The reality is that the middle ground is where game reviews become challenging. Take a game that didn’t exactly thrill you and use it for practice. Stay away from “this is good, but this was bad” balancing acts that most reviewers of average games take to. Spice up your format and try something new like a narrative approach or a focus on a few specific aspects of the game. Don't feel obligated to cover the usual graphics, sound, story, gameplay points. Be tough but fair. Use your experience from critiquing games as described above to really nail why this game just doesn’t impress, but don’t be afraid to give credit where it’s due.
Reviewing a game that you feel neutral or undecided on is a great way to improve your critical thinking and writing skills, and you’ll see the results in the rest of your writing.
3) Play the game with a friend
Misery loves company, as the old saying goes. It’s always easier to cope with rough times in our lives when we have the support of friends and loved ones. And while a bad game isn’t exactly a huge life-changing event, the same method helps make the experience of playing one more bearable.
Co-op makes almost every game better because you can share the good times and laugh at the bad ones. Glitches, terrible dialogue, and odd animations are comedy gold when shared with friends. If the game lacks co-op, you can still enjoy it with others, as evidenced by Two Best Friends Play. Take turns passing the controller at a casual party setting and MST3K’ing your crappy game for maximum effect.

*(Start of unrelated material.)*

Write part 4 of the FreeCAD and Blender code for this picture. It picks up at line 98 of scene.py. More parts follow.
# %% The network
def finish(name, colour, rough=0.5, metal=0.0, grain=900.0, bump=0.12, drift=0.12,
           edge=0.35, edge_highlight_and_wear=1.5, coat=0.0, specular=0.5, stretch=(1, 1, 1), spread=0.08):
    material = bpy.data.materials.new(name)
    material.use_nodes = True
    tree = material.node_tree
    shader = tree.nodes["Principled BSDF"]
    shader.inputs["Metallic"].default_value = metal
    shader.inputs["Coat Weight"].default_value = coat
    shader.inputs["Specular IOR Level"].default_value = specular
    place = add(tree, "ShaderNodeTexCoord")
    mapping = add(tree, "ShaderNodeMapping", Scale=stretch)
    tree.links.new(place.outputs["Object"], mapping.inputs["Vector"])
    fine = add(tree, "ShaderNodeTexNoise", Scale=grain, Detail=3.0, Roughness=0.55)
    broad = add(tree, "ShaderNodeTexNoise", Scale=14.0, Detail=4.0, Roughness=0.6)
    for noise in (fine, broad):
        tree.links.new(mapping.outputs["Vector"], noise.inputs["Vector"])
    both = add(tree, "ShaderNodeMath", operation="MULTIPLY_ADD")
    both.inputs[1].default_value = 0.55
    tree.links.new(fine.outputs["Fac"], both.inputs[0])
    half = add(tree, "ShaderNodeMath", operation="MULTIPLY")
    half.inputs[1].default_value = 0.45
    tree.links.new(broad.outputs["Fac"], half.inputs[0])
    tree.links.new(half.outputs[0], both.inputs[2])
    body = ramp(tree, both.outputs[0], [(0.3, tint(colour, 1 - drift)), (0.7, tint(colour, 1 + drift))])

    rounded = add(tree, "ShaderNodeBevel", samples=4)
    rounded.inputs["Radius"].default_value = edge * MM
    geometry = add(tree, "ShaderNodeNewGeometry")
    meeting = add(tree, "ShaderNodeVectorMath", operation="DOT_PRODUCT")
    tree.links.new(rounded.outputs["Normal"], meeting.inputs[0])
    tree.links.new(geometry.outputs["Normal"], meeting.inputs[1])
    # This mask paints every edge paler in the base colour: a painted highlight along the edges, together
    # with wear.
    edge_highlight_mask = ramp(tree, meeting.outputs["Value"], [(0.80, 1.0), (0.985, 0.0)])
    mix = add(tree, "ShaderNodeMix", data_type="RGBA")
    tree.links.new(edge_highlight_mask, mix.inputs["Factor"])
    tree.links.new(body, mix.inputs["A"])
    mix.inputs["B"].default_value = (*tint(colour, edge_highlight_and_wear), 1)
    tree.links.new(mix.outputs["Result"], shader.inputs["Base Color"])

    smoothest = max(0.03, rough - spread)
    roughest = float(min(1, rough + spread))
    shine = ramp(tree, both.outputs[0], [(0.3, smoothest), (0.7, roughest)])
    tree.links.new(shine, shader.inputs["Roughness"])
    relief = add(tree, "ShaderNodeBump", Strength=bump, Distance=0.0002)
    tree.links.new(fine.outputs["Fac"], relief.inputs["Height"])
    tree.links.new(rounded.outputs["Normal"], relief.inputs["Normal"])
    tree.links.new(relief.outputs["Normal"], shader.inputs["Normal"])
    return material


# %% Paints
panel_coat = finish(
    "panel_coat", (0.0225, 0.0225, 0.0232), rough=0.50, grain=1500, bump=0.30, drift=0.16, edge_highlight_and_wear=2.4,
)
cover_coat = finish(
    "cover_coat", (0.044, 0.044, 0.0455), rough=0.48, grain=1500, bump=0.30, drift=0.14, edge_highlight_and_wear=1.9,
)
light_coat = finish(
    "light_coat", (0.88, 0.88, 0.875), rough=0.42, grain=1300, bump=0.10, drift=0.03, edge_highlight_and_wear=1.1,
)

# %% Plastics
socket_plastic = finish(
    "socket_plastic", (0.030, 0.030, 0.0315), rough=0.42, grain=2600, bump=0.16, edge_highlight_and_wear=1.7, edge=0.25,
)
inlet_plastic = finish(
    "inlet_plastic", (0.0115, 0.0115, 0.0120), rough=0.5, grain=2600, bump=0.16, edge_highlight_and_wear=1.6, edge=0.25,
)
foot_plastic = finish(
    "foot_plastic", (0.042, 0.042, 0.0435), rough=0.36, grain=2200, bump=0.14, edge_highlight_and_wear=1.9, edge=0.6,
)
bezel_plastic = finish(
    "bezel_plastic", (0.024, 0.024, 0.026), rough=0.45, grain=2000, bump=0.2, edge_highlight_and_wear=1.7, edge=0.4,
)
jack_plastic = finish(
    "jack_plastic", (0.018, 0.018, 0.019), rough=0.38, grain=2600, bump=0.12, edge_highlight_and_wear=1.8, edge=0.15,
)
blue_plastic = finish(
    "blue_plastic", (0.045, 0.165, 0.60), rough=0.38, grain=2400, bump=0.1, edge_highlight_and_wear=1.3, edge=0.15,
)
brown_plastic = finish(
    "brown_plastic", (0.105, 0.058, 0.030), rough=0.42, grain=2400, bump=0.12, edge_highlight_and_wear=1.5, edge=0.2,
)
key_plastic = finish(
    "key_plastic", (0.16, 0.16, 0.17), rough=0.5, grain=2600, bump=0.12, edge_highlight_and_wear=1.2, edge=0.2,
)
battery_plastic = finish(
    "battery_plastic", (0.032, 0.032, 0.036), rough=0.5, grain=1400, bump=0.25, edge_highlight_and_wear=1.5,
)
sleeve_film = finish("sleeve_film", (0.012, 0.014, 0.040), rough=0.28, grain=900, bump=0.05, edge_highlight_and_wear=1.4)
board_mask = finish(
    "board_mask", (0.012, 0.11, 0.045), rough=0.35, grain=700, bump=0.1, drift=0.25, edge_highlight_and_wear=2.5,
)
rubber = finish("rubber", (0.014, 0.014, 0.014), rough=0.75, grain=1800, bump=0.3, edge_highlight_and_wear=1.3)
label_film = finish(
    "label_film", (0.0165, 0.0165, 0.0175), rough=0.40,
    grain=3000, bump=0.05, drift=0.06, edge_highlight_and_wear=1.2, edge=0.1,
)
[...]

I personally keep several hilariously awful games in my collection, such as Target: Terror and Bujingai, to inflict on visitors. They’re cherished simply for the joy and pain they deliver.

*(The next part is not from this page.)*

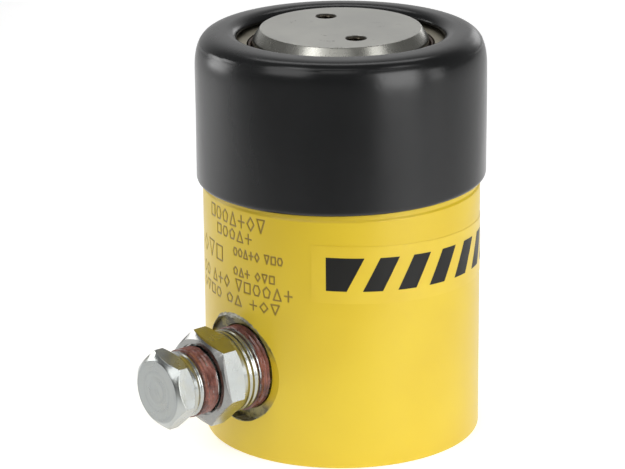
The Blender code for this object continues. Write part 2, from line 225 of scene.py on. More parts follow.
def yellow_paint():
    paint = Paint("yellow_enamel", (0.77, 0.57, 0.05), 0.36, Coat_Weight=0.10, Coat_Roughness=0.14)
    x, y, z = paint.axes()
    radius = paint.distance(x, y)
    patches = paint.noise(0.035, 2)
    colour = paint.mix(paint.ramp(patches, 0.35, 0.65), (0.690, 0.487, 0.016), (0.738, 0.540, 0.024))
    speckle = paint.ramp(paint.noise(0.9, 4, 0.7), 0.70, 0.78)
    colour = paint.mix(paint.times(speckle, 0.25), colour, (0.50, 0.34, 0.03))
    stamp = paint.attribute("stamp")
    colour = paint.mix(paint.times(stamp, 0.85), colour, (0.165, 0.096, 0.013))

    # paint thinned and scraped in the spotface, bare steel on every machined face
    grain = paint.noise(0.55, 5, 0.7)
    above_port = paint.maths("SUBTRACT", z, PORT_AXIS)
    from_port = paint.distance(x, above_port)
    bare = paint.attribute("bare")
    ragged = paint.ramp(paint.maths("ADD", bare, paint.maths("SUBTRACT", grain, 0.5)), 0.45, 0.6)
    steel = paint.mix(paint.ramp(paint.noise(0.8, 4), 0.35, 0.65), (0.16, 0.155, 0.12),
                      (0.50, 0.49, 0.42))
    olive = paint.mix(paint.ramp(grain, 0.42, 0.58), (0.085, 0.070, 0.022), (0.42, 0.36, 0.10))
    inside_port = paint.below(from_port, SPOTFACE_PAINT_R, 0.05)
    in_recess = paint.times(inside_port, paint.attribute("recess"))
    thinned = paint.most(paint.above(above_port, 4.5, 1.5), paint.below(above_port, -6.5, 1.5))
    colour = paint.mix(paint.times(in_recess, thinned), colour, olive)
    collar = paint.above(z, PAINT_TOP, 0.1)
    under = paint.below(z, 0.045, 0.015)
    inner = paint.below(radius, PAINT_INNER_R, 0.05)
    machined = paint.most(collar, paint.most(under, inner))
    machined = paint.times(machined, paint.most(paint.above(from_port, SPOTFACE_PAINT_R + 0.05, 0.1), collar))
    metal = paint.most(machined, ragged)
    colour = paint.mix(metal, colour, steel)

    peel = paint.noise(1.1, 2)
    cuts = machined_rings(paint, radius, 3.0)
    height = paint.blend(metal, paint.times(peel, 0.35), grain)
    normal = paint.bump(height, 0.25, 0.00008)
    normal = paint.bump(paint.times(cuts, machined), 0.35, 0.00002, normal)
    rough = paint.blend(metal, paint.ramp(patches, 0.3, 0.7, 0.32, 0.42), 0.42)
    return paint.use(Base_Color=colour, Roughness=rough, Normal=normal,
                     Metallic=paint.times(metal, 0.9))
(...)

4) Play the game for a challenge
Subpar games are often difficult due to poor design and quality assurance. I’ve played several games that could have been great but ended up being less than enjoyable due to a ridiculous learning curve, a poor explanation of game systems, or a lack of intelligent enemy and obstacle placement. Pulling teeth with a ripcord approach is often more pleasant than suffering through something as completely user-unfriendly as a poorly balanced game.
Forcing yourself to find the most efficient way through an unintentionally difficult game and learning how to best utilize the game mechanics will help improve your overall gaming skills — if you choose to invest the time. If you’re looking to get into speed runs or professional play, the creativity you’ll develop while trying to beat the game systems will serve as a great asset in your career. These metagaming skills transfer into higher quality games as well, making it far easier for you to identify and utilize exploitive tactics and strategies.
And hey, there are always achievements and trophies to work towards. Those can be a whole challenge in and of themselves.
5) Play the game as a palate cleanser
Eating too much sugar will make you sick. While playing amazing and innovative games all the time won’t exactly make you vomit in the same way, you may find that you stop appreciating just how sweet great games can be if they end up being all you encounter.
What's better than a bitter title to remind you of how good it is to be a gamer? Throw in a 5 or a 6 out of 10 that you’ve been curious about, and play it with an open mind. Every time something strange or broken occurs, make a note of it and compare it to something you’ve played that did that particular thing well. This is almost the opposite of playing a subpar game as a case study; you’re being critical, in a sense, but you’re doing it so that when you go back to a quality, well produced game, you’ll be able to ignore the flaws you would have cited before and truly enjoy the experience.
Go from Deadly Premonition to Resident Evil 5, and I promise you’ll forgive what few shortcomings the latter has just by virtue of how much it makes the former look like a student project.
Life is about perspective. You get what you put in, and with a little effort, a mediocre game can be almost as enjoyable as one that’s easy to love. It’s all about the mindset you take into the game. As a culture, gamers expect a great deal, and sometimes we’re blinded by our own sense of entitlement. We have the right to demand quality games, but there’s no point in throwing out a perfectly good apple because of one brown spot. There’s a lot of value to be found in even the worst game, if you know how to look for it.
That doesn’t mean we should purposely seek out bad games, as we’re voting with our dollars when we do, and it doesn’t help anybody to support and encourage terrible products. But we’re all going to end up with bad games once in a while, so it’s important that we make the best of the situation. Unfortunately, worse things are going to happen to us in all of our lives, so if we’re able to learn from something as trivial as a bad game experience, perhaps that mindset will aid us when true tragedy strikes.
Or maybe, it’ll just make Deadly Premonition a justifiable purchase. Either way, it can’t hurt to try.